The way Cosentry’s services work is that the company can take on as much or as little of a customer’s IT management as the client desires. Cosentry can simply take over the day-to-day management of a business’ IT system, or it can replicate another version of a company’s data center in a different location so operations will continue seamlessly in case of a data center disaster.

Being in charge of other companies’ digital livelihoods means that Cosentry constantly has to stay up-to-date on possible security threats and performance issues with a customer’s IT system, according to Vice President of Product Management Craig Hurley.

By keeping up with the increasingly frequent stream of operating system updates, for example, Cosentry delivers value in an area that could otherwise be vexing and time-consuming in a smaller company’s IT department, which is often defined as “Joe, the guy who handles IT, accounting, payroll, and ordering office supplies.” Cosentry assumes end-to-end patch-management so the process is transparent to their client.

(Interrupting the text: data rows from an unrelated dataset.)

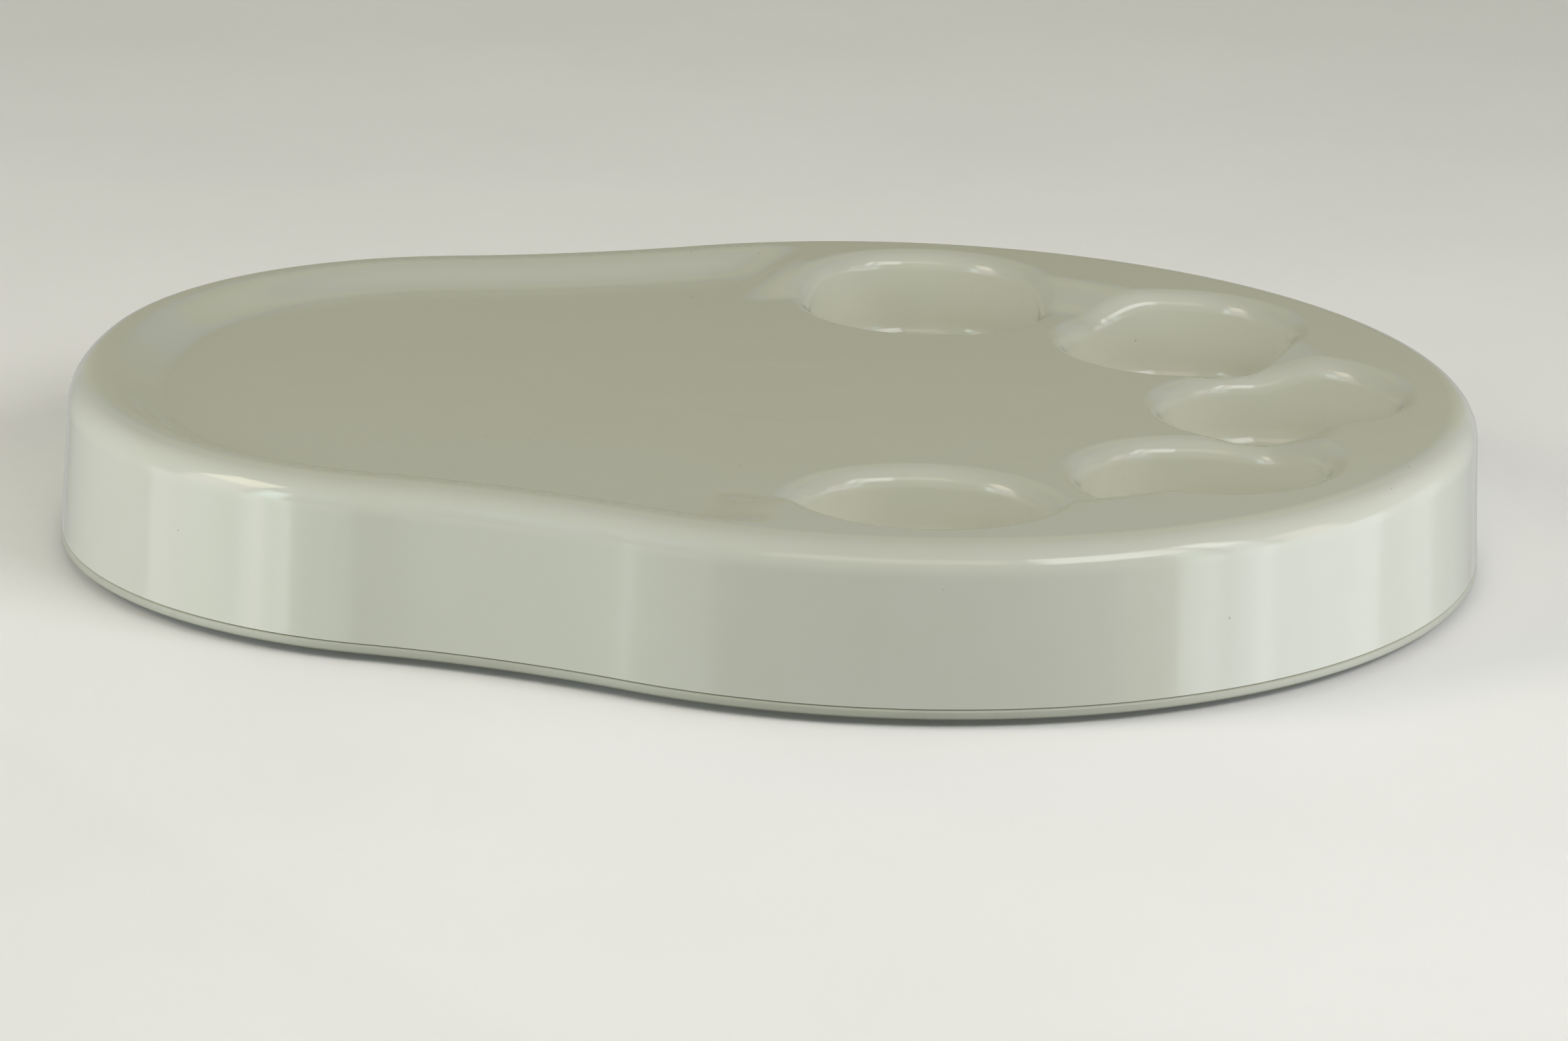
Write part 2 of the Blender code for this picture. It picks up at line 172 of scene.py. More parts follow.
# Upright lights round the studio: name, first and last angle in degrees, low and high edge,
# radiance and colour.  The radiances and colours come from a fit to the photo's tones.
LIGHTS = (
    ("left_low_1", -195.0, -180.0, -0.52, 0.25, 0.27, (1.0, 0.74, 0.95)),
    ("left_low_2", -180.0, -165.0, -0.52, 0.25, 1.32, (0.97, 0.96, 1.0)),
    ("left_low_3", -165.0, -150.0, -0.52, 0.25, 1.77, (0.91, 1.0, 0.95)),
    ("left_low_4", -150.0, -147.3, -0.52, 0.25, 2.86, (0.88, 1.0, 0.96)),
    ("left_low_5", -147.3, -143.3, -0.52, 0.25, 3.40, (1.0, 0.99, 0.97)),
    ("left_low_6", -143.3, -139.3, -0.52, 0.25, 2.59, (0.9, 1.0, 0.93)),
    ("left_low_7", -139.3, -136.05, -0.52, 0.25, 3.18, (0.96, 1.0, 0.96)),
    ("left_low_8", -136.05, -130.2, -0.52, 0.25, 0.80, (0.85, 1.0, 0.82)),
    ("left_low_9", -130.2, -120.0, -0.52, 0.25, 0.74, (0.92, 1.0, 0.89)),
    ("left_mid_1", -170.0, -150.0, 0.25, 0.7, 2.35, (1.0, 0.84, 0.93)),
    ("left_mid_2", -147.3, -139.3, 0.25, 0.7, 5.00, (0.73, 1.0, 1.0)),
    ("left_mid_3", -136.0, -127.5, 0.25, 0.7, 0.23, (0.0, 0.0, 1.0)),
    ("left_top_1", -170.0, -150.0, 0.7, 1.3, 5.00, (1.0, 0.92, 0.74)),
    ("left_top_2", -147.3, -139.3, 0.7, 1.3, 0.61, (0.68, 0.73, 1.0)),
    ("left_top_3", -136.0, -127.5, 0.7, 1.3, 0.97, (0.15, 0.65, 1.0)),
    ("right_low_1", -48.0, -37.0, -0.52, 0.25, 0.46, (0.93, 1.0, 0.49)),
    ("right_low_2", -37.0, -33.0, -0.52, 0.25, 2.83, (0.93, 1.0, 0.97)),
    ("right_low_3", -33.0, -29.0, -0.52, 0.25, 3.22, (0.93, 0.98, 1.0)),
    ("right_low_4", -29.0, -26.0, -0.52, 0.25, 1.81, (0.89, 0.96, 1.0)),
    ("right_low_5", -26.0, -21.7, -0.52, 0.25, 2.62, (0.89, 0.95, 1.0)),
    ("right_low_6", -21.7, -17.5, -0.52, 0.25, 3.62, (0.93, 0.96, 1.0)),
    ("right_low_7", -17.5, -12.0, -0.52, 0.25, 2.36, (0.85, 0.91, 1.0)),
    ("right_low_8", -12.0, -4.0, -0.52, 0.25, 2.25, (0.85, 0.88, 1.0)),
    ("right_low_9", -4.0, 10.0, -0.52, 0.25, 1.82, (0.86, 0.9, 1.0)),
    ("right_low_10", 10.0, 30.0, -0.52, 0.25, 0.48, (0.9, 0.94, 1.0)),
    ("right_mid_1", -37.0, -29.0, 0.25, 0.7, 2.33, (0.71, 1.0, 0.93)),
    ("right_mid_2", -26.0, -17.5, 0.25, 0.7, 2.52, (0.81, 0.82, 1.0)),
    ("right_mid_3", -14.6, 0.0, 0.25, 0.7, 1.94, (1.0, 0.87, 0.86)),
    ("right_top_1", -60.0, -37.0, 0.7, 1.3, 5.00, (1.0, 1.0, 1.0)),
    ("right_top_2", -37.0, -29.0, 0.7, 1.3, 4.12, (1.0, 0.95, 0.92)),
    ("right_top_3", -26.0, -17.5, 0.7, 1.3, 5.00, (1.0, 1.0, 1.0)),
    ("front_high_1", -115.0, -65.0, 0.9, 1.5, 1.60, (1.0, 0.89, 0.71)),
    ("back_wall_1", 20.0, 60.0, -0.52, 0.8, 0.22, (1.0, 1.0, 1.0)),
    ("back_wall_2", 60.0, 120.0, -0.52, 0.1, 0.35, (1.0, 1.0, 1.0)),
    ("back_wall_3", 60.0, 120.0, 0.1, 0.5, 0.30, (1.0, 1.0, 0.55)),
    ("back_wall_4", 60.0, 120.0, 0.5, 0.8, 0.34, (0.82, 1.0, 0.93)),
    ("back_wall_5", 60.0, 120.0, 0.8, 1.6, 0.39, (0.92, 1.0, 0.29)),
    ("back_wall_6", 120.0, 165.0, -0.52, 0.8, 0.22, (1.0, 1.0, 1.0)),
)


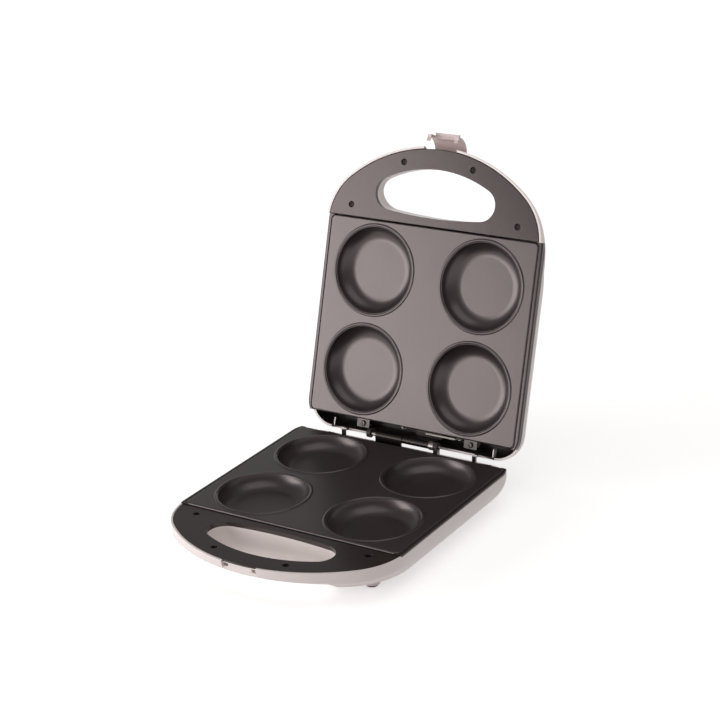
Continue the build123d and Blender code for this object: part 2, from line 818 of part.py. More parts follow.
def hinge_lug(upper):
    """The moulded lug that carries the pin's end, at the far end from the half's own knuckle."""
    way = -1 if upper else 1
    inner = knuckle_middle_x + way * (knuckle_play + knuckle_length + lug_outset)
    x0, x1 = sorted((inner, inner + way * lug_width))
    low = -rear_rim_depth - lug_root
    barrel = cross_rod(lug_radius, hinge_y, 0, x0, x1)
    return barrel + block(x0, x1, hinge_y - lug_radius, rear - wall / 2, low, 0)


def stop_ribs(upper):
    """Short ribs on the rear rim that meet when the lid is fully open."""
    outer = rear - hinge_y
    turn = math.radians(open_angle)
    reach = (outer + stop_gap - outer * math.cos(turn)) / math.sin(turn)
    top = -reach if upper else -stop_post_top
    low = -rear_rim_depth - over
    half = stop_width / 2
    return joined([block(sx * stop_x - half, sx * stop_x + half, rear - wall, rear, low, top) for sx in both])


def latch_ears():
    """The two ears on the lid's nose that carry the latch pin, drawn below the plane as the half is."""
    radius = latch_pin_radius + latch_ear_wall
    low = latch_ear_root - rail_depth[True]
    ears = []
    for sx in both:
        x0, x1 = sorted((sx * channel_x, sx * (channel_x + latch_ear)))
        foot = block(x0, x1, latch_pivot_y - radius, latch_pivot_y + radius, -latch_pivot_z, low)
        ears.append(cross_rod(radius, latch_pivot_y, -latch_pivot_z, x0, x1) + foot)
    return joined(ears)


def latch_channel(upper):
    """The channel down the nose that the latch lies in, with its pin hole in the lid and its catches below."""
    cut = block(-channel_x, channel_x, front - over, channel_face, -depth[upper], above)
    cut = cut + block(-channel_x, channel_x, front - over, ledge_rear, -ledge_depth, above)
    if upper:
        end = channel_x + latch_ear + over
        cut = cut + cross_rod(latch_barrel + latch_play, latch_pivot_y, -latch_pivot_z, -channel_x, channel_x)
        return cut + cross_rod(latch_pin_radius + screw_play, latch_pivot_y, -latch_pivot_z, -end, end)
    outer = latch_width / 2
    for sx in both:
        x0, x1 = sorted((sx * (outer - latch_hook_width - latch_play), sx * (outer + latch_play)))
        cut = cut + block(x0, x1, front, channel_face + slot_depth, slot_top - slot_height, slot_top)
    return cut


# Hinge leaves and pin
def hinge_leaf(upper):
    """A steel leaf: its rolled knuckle round the pin, a flange down into the half and a foot with two screws."""
    middle = leaf_middle(upper)
    x0 = middle - knuckle_length / 2
    x1 = middle + knuckle_length / 2
    inner = hinge_y - knuckle_radius
    outer = inner + leaf_thickness
    low = -leaf_drop - leaf_thickness
    leaf = cross_rod(knuckle_radius, hinge_y, 0, x0, x1)
    leaf = leaf + block(x0, x1, inner, outer, low, 0) + block(x0, x1, inner - leaf_foot, outer, low, -leaf_drop)
    leaf = leaf - cross_rod(hinge_pin_radius + hinge_pin_play, hinge_y, 0, x0 - over, x1 + over)
    return holes_through(leaf, upper, ("leaf",))


def hinge_pin():
    """The steel pin through both knuckles and both lugs."""
    reach = knuckle_play + knuckle_length + lug_outset + lug_width + pin_end
    pin = cross_rod(hinge_pin_radius, hinge_y, 0, knuckle_middle_x - reach, knuckle_middle_x + reach)
    return chamfer(pin.edges().filter_by(GeomType.CIRCLE), pin_chamfer)


def pin_collar():
    """The bright retaining collar on the pin, between the lid's knuckle and the lower half's lug."""
    knuckle_end = knuckle_middle_x + knuckle_play + knuckle_length
    x0 = knuckle_end + collar_gap
    x1 = knuckle_end + lug_outset - collar_gap
    ring = cross_rod(lug_radius, hinge_y, 0, x0, x1)
    return ring - cross_rod(hinge_pin_radius + screw_play, hinge_y, 0, x0 - over, x1 + over)


# Latch
def on_arc(radius, angle):
    """A point of the latch's side view, from its arc's centre: y and z in the working frame."""
    turn = math.radians(angle)
    return (latch_pivot_y + radius * math.cos(turn), latch_pivot_z - latch_arc_drop + radius * math.sin(turn))


def latch_band(start, end):
    """The strap's side view between two angles."""
    outer = latch_radius
    inner = latch_radius - latch_thickness
    middle = (start + end) / 2
    edges = [
        ThreePointArc(on_arc(outer, start), on_arc(outer, middle), on_arc(outer, end)),
        Line(on_arc(outer, end), on_arc(inner, end)),
        ThreePointArc(on_arc(inner, end), on_arc(inner, middle), on_arc(inner, start)),
        Line(on_arc(inner, start), on_arc(outer, start)),
    ]
    return Plane.YZ * make_face(edges)


def latch_clip():
    """The curved latch, closed: a barrel on the pin, an arched strap, a finger tab and two hooks."""
    half = latch_width / 2
    middle = latch_radius - latch_thickness / 2
    strap_end = latch_end_angle - latch_hook_angle
    clip = extrude(latch_band(90, strap_end), half, both=True)
    clip = clip + cross_rod(latch_barrel, latch_pivot_y, latch_pivot_z, -half, half)
    slope = math.radians(latch_tab_slope)
    root = on_arc(middle, strap_end - latch_tab_root)
    tip = (root[0] - latch_tab_reach * math.cos(slope), root[1] - latch_tab_reach * math.sin(slope))
    rise_y = latch_thickness * math.sin(slope)
    rise_z = latch_thickness * math.cos(slope)
    tab = Polyline(root, tip, (tip[0] - rise_y, tip[1] + rise_z), (root[0] - rise_y, root[1] + rise_z), close=True)
    clip = clip + extrude(Plane.YZ * make_face(tab), half - latch_hook_width, both=True)
    reach = channel_face + latch_hook_reach
    top = slot_top - latch_play - latch_hook_rake
    nib = Polyline(
        on_arc(middle, latch_end_angle - latch_hook_root),
        (reach, top),
        (reach, top - latch_hook_tip),
        on_arc(latch_radius - latch_thickness, latch_end_angle),
        on_arc(middle, latch_end_angle),
        close=True,
    )
    for sx in both:
        side = Pos(sx * (half - latch_hook_width / 2), 0, 0)
        clip = clip + side * extrude(latch_band(strap_end, latch_end_angle), latch_hook_width / 2, both=True)
        clip = clip + side * extrude(Plane.YZ * make_face(nib), latch_hook_width / 2, both=True)
    bore = latch_pin_radius + hinge_pin_play
    return clip - cross_rod(bore, latch_pivot_y, latch_pivot_z, -half - over, half + over)


def latch_pin():
    reach = channel_x + latch_ear
    pin = cross_rod(latch_pin_radius, latch_pivot_y, latch_pivot_z, -reach, reach)
    return chamfer(pin.edges().filter_by(GeomType.CIRCLE), latch_pin_chamfer)


# Feet, inlet, terminals and lamps
def rubber_feet():
    feet = []
    for x, y in foot_spots:
        foot = rod(foot_radius, x, y, -table_depth, -foot_boss_depth + foot_recess)
        feet.append(chamfer(foot.edges().group_by(Axis.Z)[0], foot_chamfer))
    return group(feet)


def cord_bush():
    """The rubber bush of the cord inlet, with a flange outside the rear wall and a neck behind it."""
    outside = rear + bush_proud
    inside = outside - bush_proud - wall - cord_pad_wall
    flange_end = outside + cord_flange_thickness
    neck_end = flange_end + bush_neck_length
    bush = long_rod(cord_hole - screw_play, cord_x, -cord_depth, inside, outside)
    bush = bush + long_rod(cord_flange, cord_x, -cord_depth, outside, flange_end)
    neck = Cone(bush_neck_root, bush_neck_tip, bush_neck_length)
    bush = bush + Pos(cord_x, flange_end + bush_neck_length / 2, -cord_depth) * Rot(-90, 0, 0) * neck
    return bush - long_rod(cord_bore, cord_x, -cord_depth, inside - over, neck_end + over)


def terminal_block():
    """The block where the inlet and the leads meet, on its seat behind the shield."""
    top = terminal_seat + terminal_height
    low_x, high_x = terminal_span
    body = block(low_x, high_x, terminal_front_y, terminal_back_y, terminal_seat, top)
    for x in terminal_places:
        body = body - rod(terminal_screw, x, lead_run_y - terminal_screw_y, top - terminal_screw_depth, top + over)
    return body


def thermal_fuse():
    """The sleeved fuse along the plate's back, between two wells."""
    z = back - seat_gap - fuse_radius
    can = long_rod(fuse_radius, 0, z, fuse_y - fuse_length / 2, fuse_y + fuse_length / 2)
    return can + long_rod(fuse_leg_radius, 0, z, fuse_y - fuse_leg_length / 2, fuse_y + fuse_leg_length / 2)


def lamp_lens(side):
    """A lamp's window in the lid's top, drawn below the plane as the half is."""
    x = side * lamp_x
    outside = -depth[True]
    inside = floor[True]
    lens = rod(lamp_flange, x, lamp_y, outside - lamp_flange_thickness, outside)
    lens = lens + rod(lamp_barrel, x, lamp_y, outside, inside + lamp_barrel_end)
    dome = fillet(lens.edges().group_by(Axis.Z)[0], lamp_edge_round)
    return dome - rod(lamp_radius + lamp_play, x, lamp_y, inside - lamp_pocket, inside + 2 * lamp_barrel_end)


def neon_lamps():
    """The two small lamps standing in their windows."""
    low = floor[True] - lamp_pocket + seat_gap
    lamps = []
    for side in both:
        lamp = rod(lamp_radius, side * lamp_x, lamp_y, low, low + lamp_height)
        lamps.append(fillet(lamp.edges().group_by(Axis.Z)[0], lamp_tip_round))
    return group(lamps)


def splice_caps():
    """The closed caps where the lid's leads meet its supply wires."""
    first, second = splice_places
    low = floor[True]
    caps = [rod(splice_radius, first, lead_run_y, low, low + splice_height)]
    caps.append(rod(splice_radius, second, lead_run_y - lead_spread, low, low + splice_height))
    return group(caps)


def half_parts(upper):
    """The pieces that both halves have, as the lower half."""
    places = splice_places if upper else terminal_places
    supply_z = floor[True] + splice_height if upper else terminal_seat + terminal_height
    return {
        "housing": housing(upper),
        "handle_cover": handle_cover(upper),
        "cover_screws": cover_screws(upper),
        "cooking_plate": cooking_plate(),
        "heating_element": heating_element(),
        "element_clips": element_clips(),
        "heat_shield": heat_shield(upper),
        "thermostat": thermostat(),
        "inner_screws": inner_screws(upper),
        "hinge_leaf": hinge_leaf(upper),
        "leads": leads(places, supply_z),
    }


base_parts = {"lower_" + name: piece for name, piece in half_parts(False).items()}
base_parts["hinge_pin"] = hinge_pin()
base_parts["hinge_pin_collar"] = pin_collar()
base_parts["rubber_feet"] = rubber_feet()
base_parts["cord_bush"] = cord_bush()
base_parts["terminal_block"] = terminal_block()
base_parts["thermal_fuse"] = thermal_fuse()

lid_parts = {"upper_" + name: piece for name, piece in half_parts(True).items()}
lid_parts["power_lamp_lens"] = lamp_lens(-1)
lid_parts["ready_lamp_lens"] = lamp_lens(1)
lid_parts["neon_lamps"] = neon_lamps()
lid_parts["splice_caps"] = splice_caps()

open_lid = Pos(0, hinge_y, 0) * Rot(-open_angle, 0, 0) * Pos(0, -hinge_y, 0)
lid_parts = {name: open_lid * mirror(piece, Plane.XY) for name, piece in lid_parts.items()}
lid_parts["latch_pin"] = open_lid * latch_pin()
pivot = Pos(0, latch_pivot_y, latch_pivot_z)
swung = pivot * Rot(-latch_travel, 0, 0) * Pos(0, -latch_pivot_y, -latch_pivot_z)
latch_parts = {"latch_clip": open_lid * swung * latch_clip()}

# The origin goes to the table, under the middle of the open cooker's outline.
every = {**base_parts, **lid_parts, **latch_parts}
boxes = [piece.bounding_box() for piece in every.values()]
low_y = min(box.min.Y for box in boxes)
high_y = max(box.max.Y for box in boxes)
to_row = Pos(0, -(low_y + high_y) / 2, table_depth)
os.makedirs("parts", exist_ok=True)
for name, piece in every.items():
    export_step(to_row * piece, "parts/" + name + ".step")

print("plate centre y", round(-(low_y + high_y) / 2, 3), "outline y", round(low_y, 2), round(high_y, 2))
print("hinge axis y, z", round(hinge_y - (low_y + high_y) / 2, 3), table_depth)
latch_at = to_row * open_lid * Pos(0, latch_pivot_y, latch_pivot_z)
print("latch axis", [round(value, 3) for value in latch_at.position])
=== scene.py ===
# %% [markdown]
# # A countertop cooker with a hinged lid
#
# The construction model already holds every piece at its real size and place, so nothing is moved here.
# What is left is what the eye reads after the shape: how each surface was made and what light does on it.
# Everything below is in metres, in the model's own frame: x to the right, y to the hinge, z up, with the table
# at z = 0.

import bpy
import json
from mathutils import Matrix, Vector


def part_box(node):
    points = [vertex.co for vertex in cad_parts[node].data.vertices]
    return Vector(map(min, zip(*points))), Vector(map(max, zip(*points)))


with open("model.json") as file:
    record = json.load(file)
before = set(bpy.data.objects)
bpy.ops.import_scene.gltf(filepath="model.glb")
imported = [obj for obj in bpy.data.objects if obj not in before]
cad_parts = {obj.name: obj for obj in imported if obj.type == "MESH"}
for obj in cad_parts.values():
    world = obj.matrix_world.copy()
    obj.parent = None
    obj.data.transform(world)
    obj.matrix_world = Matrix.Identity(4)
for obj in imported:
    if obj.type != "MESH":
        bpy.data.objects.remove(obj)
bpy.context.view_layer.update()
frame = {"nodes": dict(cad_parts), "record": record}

# %% [markdown]
# ## Colours and nodes
#
# Colours are written as sRGB hex codes, as a paint card gives them. Blender's shaders work on linear light, so
# one function turns a code into linear numbers. A second small function adds a shader node, sets its properties
# and fills its sockets, with a value or with a link from another node.

# %% Helpers for colours and nodes
import json
import math

import bpy
from mathutils import Matrix, Vector

MM = 0.001


def colour(code):
    """An sRGB hex code as linear red, green, blue and alpha."""
    channels = [int(code[i:i + 2], 16) / 255 for i in (1, 3, 5)]
    linear = [c / 12.92 if c <= 0.04045 else ((c + 0.055) / 1.055) ** 2.4 for c in channels]
    return (*linear, 1.0)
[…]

“We’re able to mitigate customer risk,” Hurley says, “and do it in a way that most organizations can’t do. They’re just not able to keep up with all of the potential breaches out there or employ and train individuals that are capable of really staying on top of this.”

“There’s a lot of companies that are focused on security-only issues,” Hokamp says, “but we aren’t seeing a lot of them that can provide the set of comprehensive capabilities that we offer.”